Cory Jones, a top editor at Playboy clarified that “There will still be a Playmate of the Month, but the pictures will be ‘PG-13’ and less produced — more like the racier sections of Instagram.”
And in case you haven’t visited Instagram lately, it’s pretty porny, despite the fact that Instagram’s “community guidelines” ask users not to share “graphic nudity” and every so often images that show the ever-odious nipple are taken down. In fact, Instagram is kind of the perfect place for Playboy. The male gaze — internalized or not — rules, from belfies to photoshopped selfies to promotional ads for bars to Sluts Against Harper.
What also won’t change in this move is Playboy’s commitment to co-opting the feminist movement for profit. In fact, without the (technical) porn and with the help of so-called “sex-positive feminism,” they’ve got even more leeway to claim they’re “pro-woman.” Jones says the magazine will have a sex columnist who will be a “sex-positive female,” to write “enthusiastically” and uncritically about male-centered sexuality.

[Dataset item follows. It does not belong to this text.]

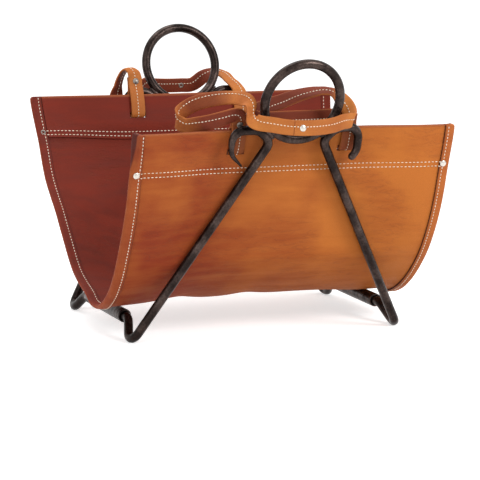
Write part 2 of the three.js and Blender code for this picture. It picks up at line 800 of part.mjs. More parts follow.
function rivetGeometry(rivet) {
  const grip = rivet.leather / 2 + fitGap;
  const outline = [
    new THREE.Vector2(0, -grip - rivetHeadRise / 2),
    new THREE.Vector2(clinchShare * rivetHeadRadius, -grip - rivetHeadRise / 2),
    new THREE.Vector2(clinchShare * rivetHeadRadius, -grip),
    new THREE.Vector2(rivetShankRadius, -grip),
    new THREE.Vector2(rivetShankRadius, grip),
    new THREE.Vector2(rivetHeadRadius, grip),
    new THREE.Vector2(domeShare * rivetHeadRadius, grip + domeRiseShare * rivetHeadRise),
    new THREE.Vector2(0, grip + rivetHeadRise),
  ];
  return placed(new THREE.LatheGeometry(outline, rivetSides), rivet);
}

const rivets = {
  front_left_handle_rivet: handleRivet(loops.frontLeft),
  front_right_handle_rivet: handleRivet(loops.frontRight),
  rear_left_handle_rivet: handleRivet(loops.rearLeft),
  rear_right_handle_rivet: handleRivet(loops.rearRight),
  front_grip_rivet: gripRivet(gripRivetShare, -1),
  rear_grip_rivet: gripRivet(1 - gripRivetShare, 1),
  front_left_hem_rivet: hemRivet(-1, -1),
  front_right_hem_rivet: hemRivet(1, -1),
  rear_left_hem_rivet: hemRivet(-1, 1),
  rear_right_hem_rivet: hemRivet(1, 1),
};
for (const [name, rivet] of Object.entries(rivets)) {
  piece(name, rivetGeometry(rivet), nickel, carrier);
}

// Slots through the panel and the facing, tall enough for the strap to turn under the rim
function slotCutter(hand, side) {
  const tall = legSpread + strapThickness / 2 + strapEase;
  const cutter = new THREE.BoxGeometry(strapWidth + 2 * strapEase, cutOverrun, tall);
  cutter.rotateX(-side * frameLean);
  const up = upAtHeight(slotHeight, -rimMiddle) - tall / 2;
  const middle = onSide(inFrame(hand * slotAcross, up, -rimMiddle), side);
  cutter.translate(middle.x, middle.y, middle.z);
  return cutter;
}

const slots = Object.values(loops).map(({ hand, side }) => slotCutter(hand, side));
const hemHoles = Object.entries(rivets)
  .filter(([name]) => name.includes('hem'))
  .map(([name, rivet]) => rivetHole(rivet));
const rimHole = rivetHole(rivets.rear_right_handle_rivet);

// Panel: one piece of leather from rim to rim
const panelAcross = [-panelHalf, -bindingInside, ...innerAcross.slice(1, -1), bindingInside, panelHalf];
const panel = loft(panelAcross.map((across) => ({
  a: wholeLine(across, 0),
  b: wholeLine(across, panelLeather),
})));
piece('sling_panel', cut(panel, [...slots, ...hemHoles, rimHole]), tanLeather, carrier);

// Facings: a strip of leather sewn inside each rim
for (const [name, side] of [['front_rim_facing', -1], ['rear_rim_facing', 1]]) {
  const outside = panelLeather + fitGap;
  const shares = side < 0 ? facingShares : [...facingShares].reverse();
  const line = (across, depth) => shares.map((share) => slingPoint(across, share, depth, side));
  const facing = loft(innerAcross.map((across) => ({
    a: line(across, outside),
    b: line(across, outside + facingLeather),
  })));
  piece(name, cut(facing, [...slots, rimHole]), darkLeather, carrier);
}

// Bindings: a strip folded round each open end, from the front rim to the rear rim
for (const [name, hand] of [['left_edge_binding', -1], ['right_edge_binding', 1]]) {
  const edge = (across, depth) => wholeLine(hand * across, depth);
  const fold = slingHalf - bindingLeather;
  const outerFace = -fitGap;
  const innerFace = panelLeather + fitGap;
  const outside = [
    edge(bindingInside, outerFace - bindingLeather),
    edge(slingHalf, outerFace - bindingLeather),
    edge(slingHalf, innerFace + bindingLeather),
    edge(bindingInside, innerFace + bindingLeather),
  ];
  const inside = [
    edge(bindingInside, outerFace),
    edge(fold, outerFace),
    edge(fold, innerFace),
    edge(bindingInside, innerFace),
  ];
  const strip = loft(outside[0].map((unused, i) => ({
    a: outside.map((line) => line[i]),
    b: inside.map((line) => line[i]),
  })));
  piece(name, cut(strip, hemHoles), tanLeather, carrier);
}

// Handle straps, with holes for their rivets
const {
  front_left_handle_rivet: frontLeftRivet,
  front_right_handle_rivet: frontRightRivet,
  rear_left_handle_rivet: rearLeftRivet,
  rear_right_handle_rivet: rearRightRivet,
} = rivets;
const frontHoles = [frontLeftRivet, frontRightRivet, rivets.front_grip_rivet].map(rivetHole);
const rearHoles = [rearLeftRivet, rearRightRivet, rivets.rear_grip_rivet].map(rivetHole);
piece('front_handle_strap', cut(strapGeometry(frontRoute()), frontHoles), tanLeather, carrier);
piece('rear_handle_strap', cut(strapGeometry(rearRoute()), rearHoles), tanLeather, carrier);

export default carrier;
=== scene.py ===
import bpy
import numpy as np
from mathutils import Matrix


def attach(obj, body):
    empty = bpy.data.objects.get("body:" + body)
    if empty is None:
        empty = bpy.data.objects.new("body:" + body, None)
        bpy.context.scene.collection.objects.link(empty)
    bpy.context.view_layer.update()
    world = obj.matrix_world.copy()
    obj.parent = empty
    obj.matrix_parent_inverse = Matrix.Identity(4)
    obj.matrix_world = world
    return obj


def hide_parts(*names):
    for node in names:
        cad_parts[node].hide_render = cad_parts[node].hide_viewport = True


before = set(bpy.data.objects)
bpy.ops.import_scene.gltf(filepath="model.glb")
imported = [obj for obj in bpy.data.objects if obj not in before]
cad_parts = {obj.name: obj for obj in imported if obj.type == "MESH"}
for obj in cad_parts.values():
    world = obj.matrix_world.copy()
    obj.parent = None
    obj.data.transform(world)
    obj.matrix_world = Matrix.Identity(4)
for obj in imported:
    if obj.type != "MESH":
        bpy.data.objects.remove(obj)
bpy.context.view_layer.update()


# Camera
# It stands at the left of the front and a little above the rim, far off with a long lens, as
# the studio picture was taken.
PICTURE_PIXELS = 480
FOCAL_PIXELS = 2671.5
SENSOR_WIDTH = 36.0
CAMERA_PLACE = (-1.4725, -3.4264, 0.7897)
CAMERA_RIGHT = np.array([0.9194, -0.3925, 0.0245])
CAMERA_BACK = np.array([-0.3903, -0.9031, 0.1788])


def unit(vectors):
    """Each vector divided by its own length."""
    return vectors / np.linalg.norm(vectors, axis=-1, keepdims=True)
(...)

Even team Playboy admits the degradation and Americanization of politics continues to help their cause. Somaiya writes, “[Flanders and Jones] feel that the magazine remains relevant, not least because the world has gradually adopted Mr. Hefner’s libertarian views on a variety of social issues.”
Playboy is just giving the world what it wants. Nipple-free, it plans to become just like all the other liberal, bro-centric magazines out there, all of whom also caught on to the idea that there is a neoliberal version of “feminism” that’s totally sellable, will never challenge their corporate backers, and will definitely never spout a critical word about class oppression or male dominance.
Playboy hasn’t failed — Playboy won. They are merely being forced to adapt to the world they created.